On the day we left, I think we hugged for hours. I broke down into tears in Arworn’s arms, loving so much this woman who gave everything she could to these students, to us. I have never met anyone so compassionate. She does not know how I think of her, as a mother, as an angel. I swung my necklace around An’s neck, giving her the one thing I knew she associated me with the most. I hope she will think of me every day. I know I think of her.

I held Gun for the longest. It was a hard goodbye. I do not know if I will see her again. As I entered the car I pressed against the window signing “I love you” to her and blowing kisses through the glass. When Amanda pulled open her window I reached through to Gun’s hand. I still see her through that dusty, sun-lit window, right next to me, and yet already worlds apart. I cried as we pulled away, keeping Gun’s beautiful face in my mind for the eight-hour ride back to Bangkok.




XIII.



I tell people that I traveled to Thailand, but I really traveled to Phapang. I traveled to Gun, to An, to Arworn, to the mountains that looked over hard working rice planters and their children, over a place so special and so important. To a place where the people hold an appreciation, hope, and kindness so strong that it overpowers any disadvantage that they may have. They are a flame that lights up a small part of this world.

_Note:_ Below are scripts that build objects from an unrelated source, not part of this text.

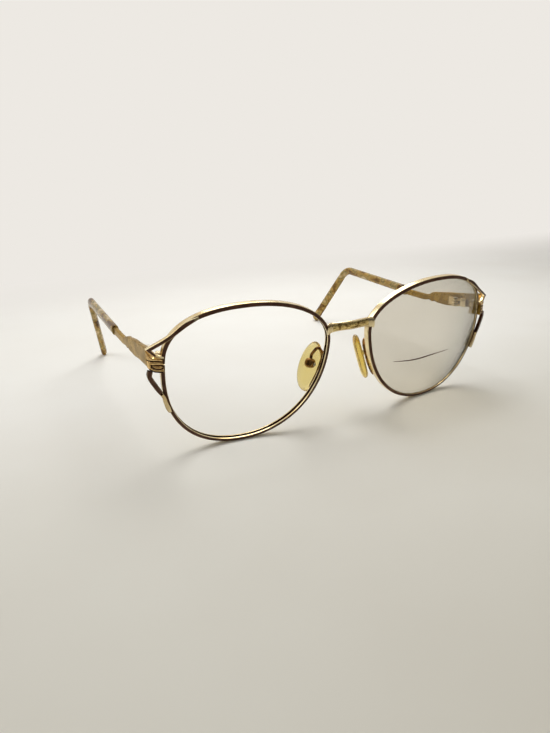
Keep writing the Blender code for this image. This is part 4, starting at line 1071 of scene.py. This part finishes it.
def board_material():
    """Off-white painted board: matt where it lies, with painted shade darkening it towards the front, and plain
    pale to the eye where it stands.
    """
    made, tree, shader = new_material("off_white_board", roughness=0.6, shine=0.2)
    place = node(tree, "ShaderNodeTexCoord")
    mottle = node(tree, "ShaderNodeTexNoise", {"Scale": 14.0, "Detail": 3.0}, Vector=(place, "Object"))
    tone = colour_ramp(tree, (mottle, "Fac"), ((0.3, "F1EFE9"), (0.7, "F5F4EF")))
    # Painted shade: the floor's colour darkens towards its front edge
    place_y = node(tree, "ShaderNodeSeparateXYZ", None, Vector=(place, "Object"))
    fall = node(tree, "ShaderNodeMapRange", {"From Min": -0.19, "From Max": 0.0}, Value=(place_y, "Y"))
    grey = colour_ramp(tree, (fall, "Result"), ((0.0, "E9E7E0"), (0.55, "F3F2EE"), (1.0, "FFFFFF")))
    shaded = node(tree, "ShaderNodeMix", {"data_type": "RGBA", "blend_type": "MULTIPLY", 0: 1.0},
                  i6=(tone, "Color"), i7=(grey, "Color"))
    tree.links.new(shaded.outputs[2], shader.inputs["Base Color"])
    seen = node(tree, "ShaderNodeEmission", {"Color": linear("EDE9E3"), "Strength": 1.0})
    path = node(tree, "ShaderNodeLightPath")
    shown = node(tree, "ShaderNodeMath", {"operation": "MAXIMUM"}, i0=(path, "Is Camera Ray"),
                 i1=(path, "Is Transmission Ray"))
    eye = node(tree, "ShaderNodeMath", {"operation": "MAXIMUM"}, i0=(shown, "Value"),
               i1=(path, "Is Glossy Ray"))
    standing = node(tree, "ShaderNodeMapRange", {"interpolation_type": "SMOOTHSTEP", "From Min": 0.08,
                                                 "From Max": 0.34}, Value=(place_y, "Y"))
    share = node(tree, "ShaderNodeMath", {"operation": "MULTIPLY"}, i0=(eye, "Value"),
                 i1=(standing, "Result"))
    mixed = node(tree, "ShaderNodeMixShader", None, Fac=(share, "Value"), i1=(shader, "BSDF"),
                 i2=(seen, "Emission"))
    tree.links.new(mixed.outputs["Shader"], tree.nodes["Material Output"].inputs["Surface"])
    return made


def board():
    """Floor and backdrop in one sheet, with a wide cove between them."""
    start, radius, half_width = 0.45, 0.35, 1.8
    turns = [math.pi / 2 * k / 16 for k in range(1, 17)]
    profile = [(y, 0.0) for y in (-1.2, -0.6, -0.2, 0.0, 0.3, start)]
    profile += [(start + radius * math.sin(a), radius - radius * math.cos(a)) for a in turns]
    profile += [(0.8, 0.9), (0.8, 1.6)]
    deselect()
    bpy.ops.mesh.primitive_grid_add(x_subdivisions=2, y_subdivisions=len(profile) - 1, size=1.0)
    sheet = bpy.context.active_object
    sheet.name = "board"
    for index, vert in enumerate(sheet.data.vertices):
        row, column = divmod(index, 3)
        vert.co = ((column - 1) * half_width, *profile[row])
    smooth(sheet, 60)
    sheet.data.materials.append(board_material())
    return sheet


board()

# A plain room, lit evenly: brighter overhead and behind the part than low and in front
world = bpy.data.worlds.new("plain_studio")
bpy.context.scene.world = world
world.use_nodes = True
tree = world.node_tree
towards = node(tree, "ShaderNodeTexCoord")
axes = node(tree, "ShaderNodeSeparateXYZ", None, Vector=(towards, "Generated"))
sky = node(tree, "ShaderNodeMapRange", {"From Min": 0.05, "From Max": 0.8, "To Min": 0.12}, Value=(axes, "Z"))
room = node(tree, "ShaderNodeMapRange", {"From Min": -0.6, "From Max": 0.4, "To Min": 0.4}, Value=(axes, "Y"))
strength = node(tree, "ShaderNodeMath", {"operation": "MULTIPLY"}, i0=(sky, "Result"), i1=(room, "Result"))
tree.nodes["Background"].inputs["Color"].default_value = linear("F4F1EC")
tree.links.new(strength.outputs["Value"], tree.nodes["Background"].inputs["Strength"])


def soft_box(name, place, target, size, power):
    """A square soft lamp that hangs at a place and faces the target."""
    deselect()
    bpy.ops.object.light_add(type="AREA", location=place)
    lamp = bpy.context.active_object
    lamp.name = name
    lamp.rotation_euler = (Vector(target) - Vector(place)).to_track_quat("-Z", "Y").to_euler()
    lamp.data.shape = "RECTANGLE"
    lamp.data.size = lamp.data.size_y = size
    lamp.data.energy = power


soft_box("overhead", (0.08, 0.17, 0.34), (0.06, 0.04, 0.0), 0.26, 0.88)
soft_box("window_left", (-0.36, 0.14, 0.36), (0, 0, 0.02), 0.24, 0.42)

# The camera, fitted to the photograph: its place in mm, its focal length in pixels of a 733 pixel height
CAMERA_PLACE, FOCAL_PIXELS, PICTURE_HEIGHT, SENSOR_HEIGHT = (-101.06, -146.51, 83.87), 531.8, 733, 36.0
azimuth, roll = math.radians(-25.908), math.radians(-1.96)
back = Vector((-0.41233, -0.84889, 0.33070)).normalized()
level = Vector((math.cos(azimuth), math.sin(azimuth), 0))
upward = back.cross(level)
right = level * math.cos(roll) + upward * math.sin(roll)
up = upward * math.cos(roll) - level * math.sin(roll)
camera = bpy.data.objects.new("camera", bpy.data.cameras.new("camera"))
bpy.context.scene.collection.objects.link(camera)
turned_to = Matrix((right, up, back)).transposed().to_4x4()
camera.matrix_world = Matrix.Translation(in_metres(CAMERA_PLACE)) @ turned_to
camera.data.sensor_fit = "VERTICAL"
camera.data.sensor_height = SENSOR_HEIGHT
camera.data.lens = FOCAL_PIXELS / PICTURE_HEIGHT * SENSOR_HEIGHT
camera.data.clip_start, camera.data.clip_end = 0.005, 20.0
bpy.context.scene.camera = camera
bpy.context.scene.view_settings.view_transform = "Standard"

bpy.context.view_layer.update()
deselect()
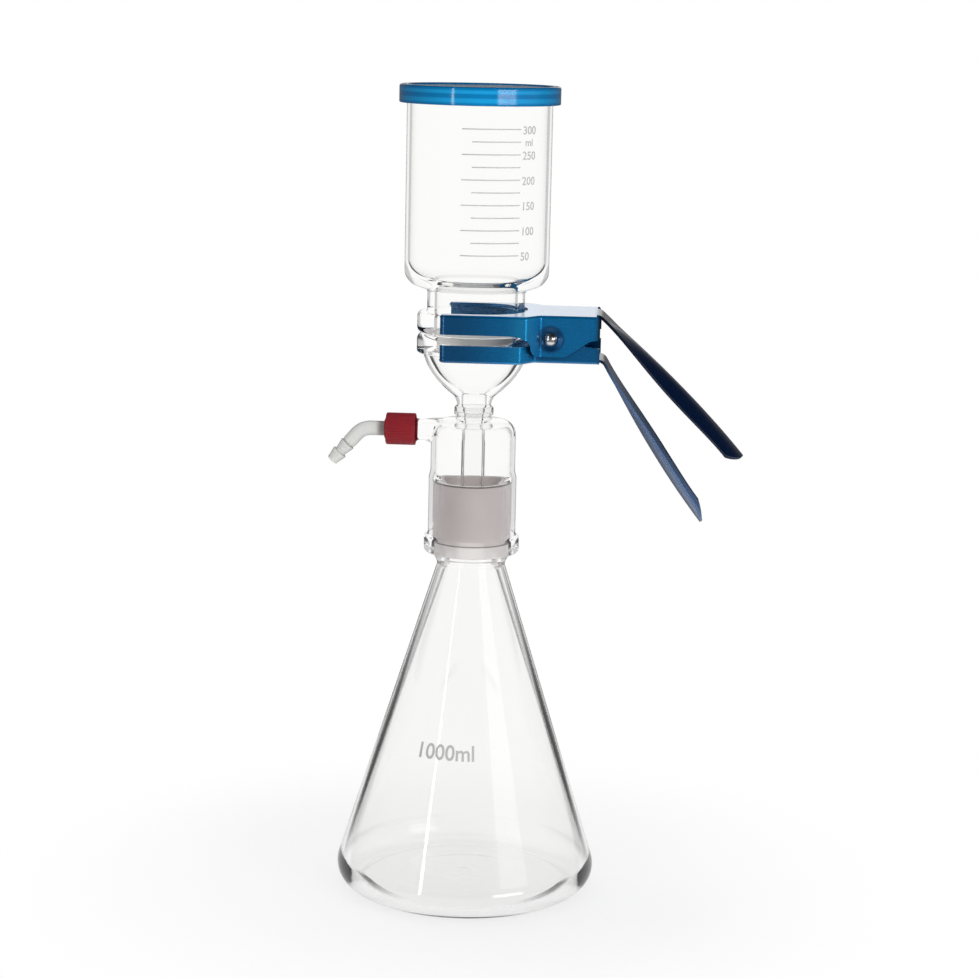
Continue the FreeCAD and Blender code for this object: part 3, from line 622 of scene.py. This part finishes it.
def faceOutwards(mesh):
    work = bmesh.new()
    work.from_mesh(mesh)
    bmesh.ops.recalc_face_normals(work, faces=work.faces)
    if work.calc_volume(signed=True) < 0:
        bmesh.ops.reverse_faces(work, faces=work.faces)
    work.to_mesh(mesh)
    work.free()


def addPiece(name, mesh, body, replaced=()):
    piece = bpy.data.objects.new(name, mesh)
    bpy.context.scene.collection.objects.link(piece)
    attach(piece, body)
    if replaced:
        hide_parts(*replaced)
    return piece


latheTree = makeLatheTree()


def turned(name, corners, finish, closed=True, segments=192):
    points = roundedOutline(corners, closed)
    profile = bpy.data.meshes.new(name + "Profile")
    profile.from_pydata([(r, 0, z) for r, z in points], [], [])
    mesh = runTree(name, profile, latheTree, {
        "Columns": len(points) + (1 if closed else 0),
        "Segments": segments,
        "Finish": finishes[finish],
    })
    faceOutwards(mesh)
    return mesh


def layAlongArm(mesh):
    # From about +Z to about the side arm's axis, pointing along -X
    mesh.transform(Matrix.Translation((0, 0, head["armHeight"] * mm))
                   @ Matrix.Rotation(math.radians(-90.0), 4, "Y"))


def paintZone(mesh, finish, inZone):
    mesh.materials.append(finishes[finish])
    index = len(mesh.materials) - 1
    for face in mesh.polygons:
        centre = face.center / mm
        inward = face.normal.dot(Vector((centre.x, centre.y, 0))) < -1e-6
        if inZone(math.hypot(centre.x, centre.y), centre.z, inward, face.normal):
            face.material_index = index


# The glassware's sizes are millimetres, and radii where the name says nothing else
flask = {
    "coneBase": 73.8, "heel": 12.5, "foot": 38.0, "punt": 1.4, "floor": 3.6, "wall": 3.0,
    "waist": 17.7, "waistHeight": 178.2, "jointBottom": 184.0, "jointLength": 38.0,
    "jointRadius": 20.0, "taper": 0.05, "neckBore": 14.2, "coneBore": 14.9,
    "groundFrom": 5.6, "groundTo": 37.0, "groundLine": 0.7, "heelTop": 15.6,
    "coneSkin": 17.3,             # the ground cone is outside this radius, its bore inside
}


flaskSlope = (flask["coneBase"] - flask["waist"]) / flask["waistHeight"]
jointTop = flask["jointBottom"] + flask["jointLength"]


def onJoint(rise):
    # A point of the ground cone's profile
    return (flask["jointRadius"] - flask["taper"] * rise, flask["jointBottom"] + rise, 0)


def makeFlask():
    shift = flask["wall"] * math.hypot(1.0, flaskSlope)
    floor = flask["floor"]
    mesh = turned("flaskGlass", [
        (0, flask["punt"], 0),
        (9.0, flask["punt"], 30),
        (flask["foot"], 0, 60),
        (flask["coneBase"], 0, flask["heel"]),
        (flask["waist"], flask["waistHeight"], 4),
        (flask["jointRadius"], flask["jointBottom"] - 1.8, 1.0),
        (flask["jointRadius"], flask["jointBottom"], 0.3),
        onJoint(flask["groundFrom"]),
        onJoint(flask["groundFrom"] + flask["groundLine"]),
        onJoint(flask["groundTo"]),
        onJoint(flask["groundTo"] + flask["groundLine"]),
        (flask["jointRadius"] - flask["taper"] * flask["jointLength"], jointTop, 1.0),
        (flask["coneBore"], jointTop, 1.0),
        (flask["neckBore"], flask["waistHeight"], 6),
        (flask["coneBase"] - flaskSlope * floor - shift, floor,
         flask["heel"] - flask["wall"] + 1.5),
        (flask["foot"], floor, 60),
        (9.0, floor + flask["punt"], 30),
        (0, floor + flask["punt"], 0),
    ], "clear", closed=False, segments=224)
    # The inside of the heel's front half, which gets painted shade
    paintZone(mesh, "heel", lambda radius, up, inward, normal:
              inward and normal.y > 0.02 and -0.25 < normal.z < 0.985
              and up < flask["heelTop"])
    start = flask["jointBottom"] + flask["groundFrom"]
    end = flask["jointBottom"] + flask["groundTo"]
    paintZone(mesh, "ground", lambda radius, up, inward, normal:
              radius > flask["coneSkin"] and start < up < end and normal.z < 0.6)
    for height in (start, end):
        paintZone(mesh, "groundLine", lambda radius, up, inward, normal:
                  radius > flask["coneSkin"] and height < up < height + flask["groundLine"])
    paintZone(mesh, "groundEdge", lambda radius, up, inward, normal:
              radius > flask["coneSkin"] and flask["jointBottom"] - 0.2 < up < start)
    return addPiece("flaskGlass", mesh, "flask", ["flask"])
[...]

I found in this place something more important. Something that matters more than anything else I know, that will always matter more.
I will remember these Thai people and what they have taught me as I take my life down many different paths. Just as the children holding my hand could approach the murky waters, I feel that in holding theirs, I can wholly approach this unclear world. The small connections made there, so intangible now, live in the thinning cotton strands around my wrist, in my memory of Gun’s face, and in my heart. As the balloons float away, I will forever be looking up into the darkness and see the flame of Phapang floating up toward the heavens.